True up to a point, however that does not sufficiently cover the futile efffort of "compass sea and land to make one proselyte" or "make clean the outside of the cup and of the platter, but within they are full of extortion and excess".

In those cases the incredible amount of effort for no holy purpose is also being emphasized. Everything is topsy-turvy, the efforts are totally futile. The spiritual fundamentals are missed, there is greed and darkness at play, the house is decrepit and rotting, not just priorities askew.

Quote:
Originally Posted by Connie
I'm not sure I'm up to the depth of research you are suggesting, but if you happen to find a quote somewhere that would shed light on the translators' intention that would be very helpful.
Jeffrey Nachimson read that book as showing that "strain at" was a deliberate decision. That is light shed. Jeffrey has a lot of good scholarship so that sits on the table at the moment. You were mentioning the $40 of one book, I pointed out they are available at university libraries for checking. The likelihood is simply a confirmation of Jeffrey's note. To me that is super-icing on the "strain at" support. For you, I dunno.

Quote:
Originally Posted by Connie
I'm not sure yet what I think, but if it can be shown for sure that the KJB translators themselves actually chose "strain at" I would concede that they must have had excellent reason for the choice, because I think of them as God-fearing honorable men of the highest scholarship, and men who consulted each other before arriving at their decisions too.
Fine. As it stands right now, Jeffrey's understanding stands undisturbed, and it essentially settles the issue for you, you indicate. A deliberate decision of warrant by the translators. So at leisure take a look at the exact words in the books he mentions, since you would like confirmation that this was a deliberate translation decision by the true language experts.

Quote:
Originally Posted by Connie
...I don't see the importance you attach to this distinction. ... Futile effort holds up fine as a proverb, but so does using a strainer to get rid of a nearly microscopic unclean food while ingesting a huge unclean beast without a thought.
"strain at" has the extra sense of futility and unnecessary effort to go with the disproportionality that exists in both phrases. Thus it adds a component that is also in the words of Jesus.
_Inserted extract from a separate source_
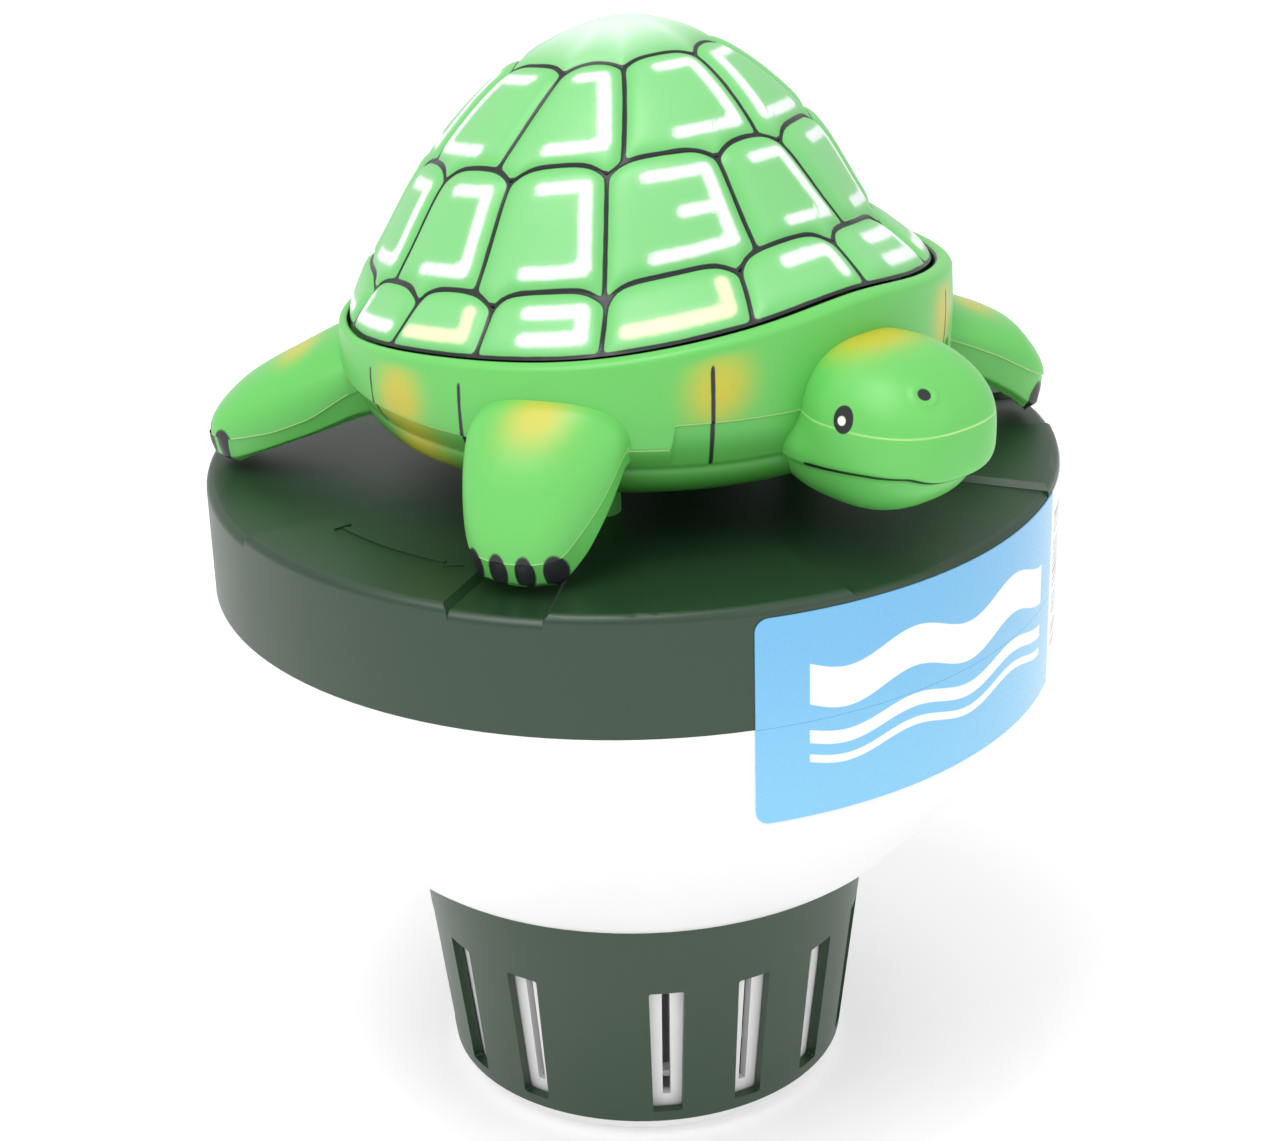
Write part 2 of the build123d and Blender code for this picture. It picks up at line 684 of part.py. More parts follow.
with BuildPart() as label_upper:
    add(label_sheet(JOINT_Z + LABEL_SPLIT, LABEL_TOP_Z))
    short_edges = label_upper.edges().filter_by(lambda edge: edge.length < 1)
    fillet(short_edges.group_by(Axis.Z)[-1], radius=LABEL_CORNER)
label_upper.part.label = "label_upper"

with BuildPart() as label_lower:
    add(label_sheet(LABEL_FOOT_Z, JOINT_Z - LABEL_SPLIT))
    short_edges = label_lower.edges().filter_by(lambda edge: edge.length < 1)
    fillet(short_edges.group_by(Axis.Z)[0], radius=LABEL_CORNER)
label_lower.part.label = "label_lower"


for piece in (
    float_bowl,
    tablet_tube,
    flow_ring,
    base_cap,
    lid,
    lid_seal,
    turtle_upper_shell,
    turtle_lower_shell,
    turtle_screws,
    screw_washers,
    label_upper,
    label_lower,
):
    export_step(piece.part, f"parts/{piece.part.label}.step")
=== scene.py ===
"""Looks of the floating chlorine dispenser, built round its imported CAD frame.

Lengths in this script are millimetres in the CAD frame and become metres in `new_object`.
The turtle looks along -Y. Directions on the turtle are degrees from its head,
positive towards its left side.
"""

import math

import bpy
import numpy as np
from mathutils import Matrix, Vector


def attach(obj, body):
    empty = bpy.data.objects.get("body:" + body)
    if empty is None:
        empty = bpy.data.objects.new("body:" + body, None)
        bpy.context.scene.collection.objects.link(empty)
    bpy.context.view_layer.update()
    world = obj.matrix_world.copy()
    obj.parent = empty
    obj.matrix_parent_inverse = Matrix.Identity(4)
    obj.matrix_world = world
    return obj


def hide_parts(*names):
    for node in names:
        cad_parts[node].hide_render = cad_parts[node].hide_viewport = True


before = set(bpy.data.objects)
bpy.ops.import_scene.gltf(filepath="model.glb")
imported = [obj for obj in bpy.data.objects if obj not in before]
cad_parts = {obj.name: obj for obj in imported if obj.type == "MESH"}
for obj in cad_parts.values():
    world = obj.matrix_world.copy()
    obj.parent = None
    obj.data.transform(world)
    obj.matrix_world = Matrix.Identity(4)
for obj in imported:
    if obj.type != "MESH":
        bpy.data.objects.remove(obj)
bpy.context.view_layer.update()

MM = 0.001
FAR = 9.0  # stands for a distance that is out of reach of a painted edge

# ------------------------------------------------------------------ sizes
SHELL_CENTRE = np.array([0.0, -5.7])
FRONT_TILT = 0.155  # rise of the carapace's rings towards the head, per millimetre
REAR_TILT = 0.09
TILT_BEND = -22.0  # the two tilts meet this far ahead of the shell's middle: behind it
SEAM_FRONT_Z = 190.8
SEAM_SIDE_Z = 185.5
SEAM_STEP_ANGLE = 37.0
SEAM_STEP_HALF = 0.5  # half the angle over which the seam steps down

# Half section of the dome through its ring grooves, from the rim up to the top: radius, height
DOME_SECTION = np.array([(65.5, 199.9), (57.3, 208.9), (42.5, 231.5), (21.9, 250.3), (0.0, 258.0)])
# The rings sit further back than the rim: height, distance
DOME_SETBACK = np.array([(199.9, 1.6), (208.9, 7.6), (231.5, 7.6), (250.5, 8.4), (258.0, 7.0)])
BAND_RADIUS = 68.6  # outside of the band below the plates
RIM_CREST = 2.2  # extra lift of the rim over the head
CREST_SPREAD = 17.0
RIM_DIP = 2.0  # and its dip above the front legs
DIP_ANGLE = 52.0
DIP_SPREAD = 26.0
RIM_FADE = (232.0, 199.0)  # heights between which crest and dip grow to their full size

# Directions of the upright grooves: at the foot and at the head of each ring of plates
LOWER_GROOVES = [(-118, -110), (-96, -89.5), (-73, -69), (-48.5, -44.5), (-20.5, -16.5)]
LOWER_GROOVES += [(5.5, 9), (33.5, 38)]
LOWER_GROOVES += [(angle, angle) for angle in (60, 86, 112, 138, 164, 190, 217)]
MIDDLE_GROOVES = [(-102, -100), (-74, -72.5), (-44.5, -44), (-10.5, -12.5), (18.5, 11.5)]
MIDDLE_GROOVES += [(angle, angle) for angle in (43, 70, 98, 126, 154, 182, 208, 232)]
UPPER_GROOVES = [(-79, -68.5), (-39.5, -35.5), (5, 8.5), (45, 45)]
UPPER_GROOVES += [(angle, angle) for angle in (85, 125, 165, 205, 243)]

# White airbrushed marks, one letter-like stroke set per plate in the order of the grooves:
# T top stroke, B bottom stroke, R right stroke, L left stroke, M middle stroke
LOWER_MARKS = "LB BR TBR BR TR TBR BR TBR LB BR TBR BR TR LB".split()
MIDDLE_MARKS = "TBR TBR TMBR TBR TBR TBR TMBR TBR TBR TMBR TBR TBR TBR".split()
UPPER_MARKS = "TBR TBR LTB TBR TBR LTB TBR TBR LTB".split()
# Share of the plate's width at which the level strokes of a mark start
MARK_START = {"LB": 0.15, "BR": 0.16, "TR": 0.42, "TBR": 0.38, "TMBR": 0.32, "LTB": 0.3}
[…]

There is absolutely no sense and purpose in cleaning the outside of a cup with excess and extortion inside. In fact it gives a false impression, it is a futile and deceptive and negative effort. "strain at" includes that negative sense of futility and worthlessness that "strain out" omits.

Quote:
Originally Posted by Connie
And the fact that three major English Bibles before the King James have "strain out", particularly the Bishop's Bible that the translators were laboring in fact to preserve to the utmost, is very convincing to me that "strain out" is a perfectly fine choice.
An excellent second-best translation. Not errant, simply inferior to "strain at".

Quote:
Originally Posted by Connie
it would be wonderful to find any comment by one of the translators saying that they choose "strain at" over "strain out" and giving their reasons, because all the reasons you or I can think of just remain conjecture.
The very fact of the demonstrated deliberate nature of the change to "strain at" has refuted the old-time canard that this was a printer's error never corrected. That was the key to the anti-KJB attack position and it was fully refuted (granted we would like a little confirmation of how that material reads). That was hugely helpful in the discussion.

I expect you will have that and our conjectures and explanations and understandings, no more and no less.